Nella mia attività di ricerca mi è capitato più volte di rintracciare opere di cui si conoscevano solo notizie trasmesse dalle fonti e dai documenti. In questo caso, però, stiamo parlando di una testimonianza rilevantissima e rara. Aver contribuito a restituire questo prezioso dipinto alla collettività è per me un motivo di grande soddisfazione, che dà senso all’attività di studio e di ricerca, troppo spesso, in ambito umanistico, relegata entro stretti confini.
- L’arte sacra parla ancora alle comunità?

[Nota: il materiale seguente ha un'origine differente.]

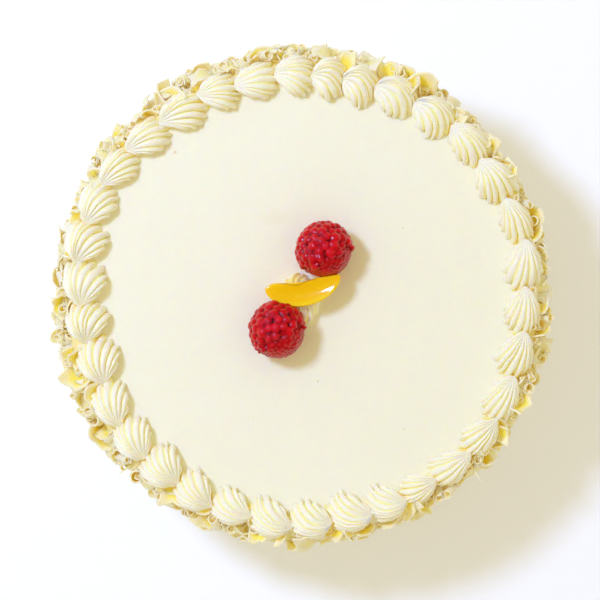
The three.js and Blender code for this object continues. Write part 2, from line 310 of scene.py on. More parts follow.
frosting = Finish("frosting", roughness=0.52, specular=0.35)
frosting.glow(0.4, 3 * MM, (1.0, 0.7, 0.12))
where = frosting.place()
tint = frosting.mix(frosting.noise(45 * MM), FROSTING_DEEP, FROSTING_PALE)
across = frosting.vector("SUBTRACT", where, (*SMEAR, TOP))
away = frosting.distance(frosting.vector("MULTIPLY", across, (1, SMEAR_FLATNESS, 1)))
smear = (1 - frosting.ramp(away, *SMEAR_REACH)) * frosting.ramp(frosting.noise(9 * MM), 0.35, 0.75)
tint = frosting.mix(smear * 0.8, tint, SMEAR_YELLOW)
# Painted shade: the frosting is tinted yellow in a ring under the shells, over the top's outer edge
# and the upper wall, where shade and light thrown from the cream fall
out = frosting.distance(frosting.vector("MULTIPLY", where, (1, 1, 0)))
up = frosting.node("ShaderNodeSeparateXYZ", inputs={"Vector": where}, output="Z")
high_up = frosting.ramp(up, TOP - GAP_DEPTHS[0], TOP - GAP_DEPTHS[1])
tint = frosting.mix(frosting.ramp(out, *GAP_RADII) * high_up, tint, GAP_SHADE_YELLOW)
for x, y, size in CRUMBS:
    away = frosting.distance(where, (x * MM, y * MM, TOP))
    crumb = 1 - frosting.ramp(away, size * 0.3 * MM, size * MM)
    tint = frosting.mix(crumb * 0.75, tint, CRUMB_BROWN)
blade_marks = frosting.noise(1.4 * MM, 4) + 2 * frosting.noise(6 * MM, 2)
frosting.set(Base_Color=tint, Normal=frosting.bump(blade_marks, 0.10 * MM))
cake = finished("frosted_cake", outline, frosting)
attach(cake, "root")
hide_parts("cake")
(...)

Certo. L’arte sacra non va considerata esclusivamente in relazione alle specificità estetiche e storico-artistiche ma è necessario essere consapevoli che essa, quando è inserita all’interno dei contesti religiosi di appartenenza (e dunque quando non è musealizzata), può ancora assolvere a quella che è la sua funzione primaria, veicolare cioè messaggi di fede per le comunità cristiane.
- Pensa di poter estendere le sue ricerche al contesto territoriale del Vallo di Diano e a Sanza, da cui proviene?
Fin qui mi sono occupato marginalmente del nostro territorio e ho finora pubblicato solo alcune ricerche inerenti al Sei e al Settecento. È possibile, però, che in futuro io possa contribuire più estesamente allo studio e alla difesa del patrimonio artistico locale, in larga parte ancora da esplorare e che senz’altro serba notevoli manufatti.
“La Deposizione di Cristo” è fruibile nella mostra “Il Mantegna di Pompei. Un capolavoro ritrovato”, nella sala XVII della Pinacoteca Vaticana.